Rupiah kembali melemah dan berada di kisaran Rp 14.100 per dolar Amerika Serikat (AS) sejak pembukaan perdagangan setelah libur lebaran. Bank Indonesia (BI) memandang, pelemahan rupiah kali ini terjadi karena investor yang membeli dolar AS pasca libur panjang.
Meski begitu, Gubernur BI Perry Warjiyo menegaskan bahwa instansinya berkomitmen menjaga stabilitas nilai tukar rupiah. Dalam jangka pendek, BI akan mengambil langkah pre emptive guna mengantisipasi dampak penguatan dolar AS lebih lanjut. Salah satunya, membuka peluang kembali kenaikkan suku bunga acuan (BI 7Days Repo Rate) ataupun merelaksasi rasio kredit terhadap agunan (Loan to Value/LTV).
Langkah tersebut, kata dia, bertujuan meningkatkan kepercayaan investor khususnya asing terhadap instrumen investasi di Indonesia. "Kami yakin dengan berbagai langkah kebijakan moneter, akan membuat aset di pasar keuangan Indonesia menarik bagi investor luar negeri untuk berinvestasi," ujar Perry, usai acara Halal Bi Halal di kantornya, Jakarta, Jumat (22/6).

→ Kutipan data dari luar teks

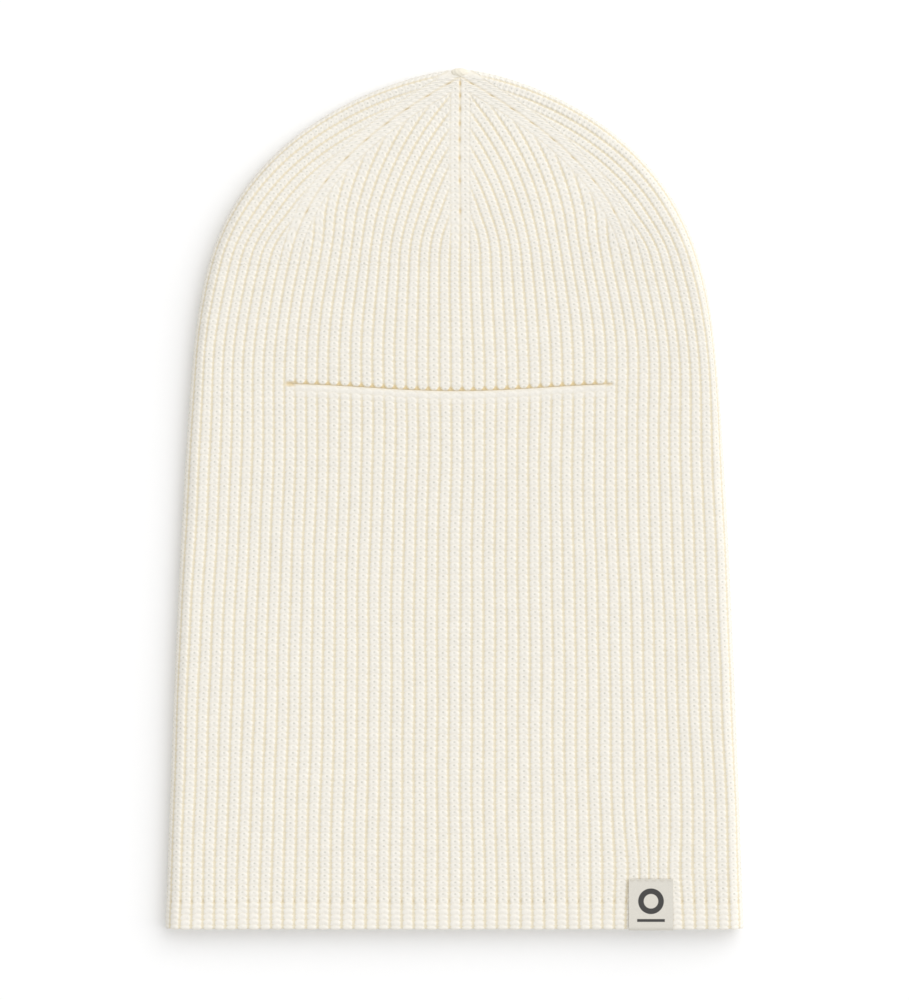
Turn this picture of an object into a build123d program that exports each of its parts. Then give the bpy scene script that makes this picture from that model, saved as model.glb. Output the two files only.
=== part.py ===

Bila investor asing masuk (capital inflow), maka pasokan dolar AS di dalam negeri akan naik. Pasokan ini penting guna memenuhi kebutuhan dolar AS di Tanah Air, baik untuk impor, pembayaran dividen, dan lainnya. Hanya, masuknya investor asing ke portofolio seperti saham atau surat utang (obligasi) bersifat sementara. Sebab, sentimen negatif yang beredar bisa memicu investor memindahkan dananya ke luar negeri (capital outflow).
(Baca juga: BI Isyaratkan Kenaikan Bunga Acuan dan Penurunan Uang Muka KPR)
Perry optimistis, investor akan tetap masuk ke Indonesia khususnya di Surat Berharga Negara (SBN). Sebab, ia mencatat pelemahan rupiah sejak awal tahun (year to date/ytd) hanya 2,3%. Menurutnya, pelemahan itu masih bisa ditoleransi bila dibanding mata uang di negara yang pasarnya tengah berkembang (emerging market) lainnya.
Selain itu, selisih antara suku bunga acuan dengan tingkat inflasi (real interest rate) saat ini masih di kisaran 1,2-1,3%. Hal itu dihitung dari BI 7 Days Repo Rate yang sebesar 4,75% dan inflasi yang diproyeksi sebesar 3,5-3,6% hingga akhir tahun. Dengan selisih tersebut, menurutnya keuntungan yang didapat investor bila berinvestasi di Indonesia masih cukup menarik.
Kemudian, imbal hasil antara Surat Berharga Negara (SBN) tenor 10 tahun sebesar 7,5%. Nilai itu lebih tinggi ketimbang yield US Treasury untuk tenor yang sama, senilai 2,9%. "Selisihnya hampir 4,5% itu sangat menarik bagi investor asing untuk membeli SBN. Itu lebih dari cukup untuk mengompensasi premi risiko yang ada," ujarnya.
Tugas BI selanjutnya adalah memastikan instrumen investasi Indonesia masih tetap menarik di mata investor. "Maka langkah pre emptive lain saat RDG nanti bisa berupa kenaikan suku bunga acuan, yang akan membuat pasar keuangan Indonesia semakin menarik bagi investor," kata Perry.
BI juga berencana merelaksasi kebijakan LTV di sektor perumahan. Hal itu bertujuan untuk mendorong permintaan kredit di sektor ini. Dalam jangka menengah-panjang, sektor perumahan yang membaik akan menarik minat investor untuk berinvestasi.
(Baca juga: Optimistis Tatap Ekonomi AS, The Fed Kerek Bunga Acuan Jadi 2%)
Adapun arus modal masuk ini dibutuhkan guna membiayai neraca transaksi berjalan Indonesia yang masih defisit. BI mencatat, defisit transaksi berjalan (current account defisit/CAD) sebesar US$ 5,5 miliar atau 2,1% terhadap Produk Domestik Bruto (PDB). Sementara sepanjang tahun, defisitnya diproyeksi sekitar 2%-2,1% atau naik dibanding realisiasi 2017 yang sebesar 1,7% dari PDB.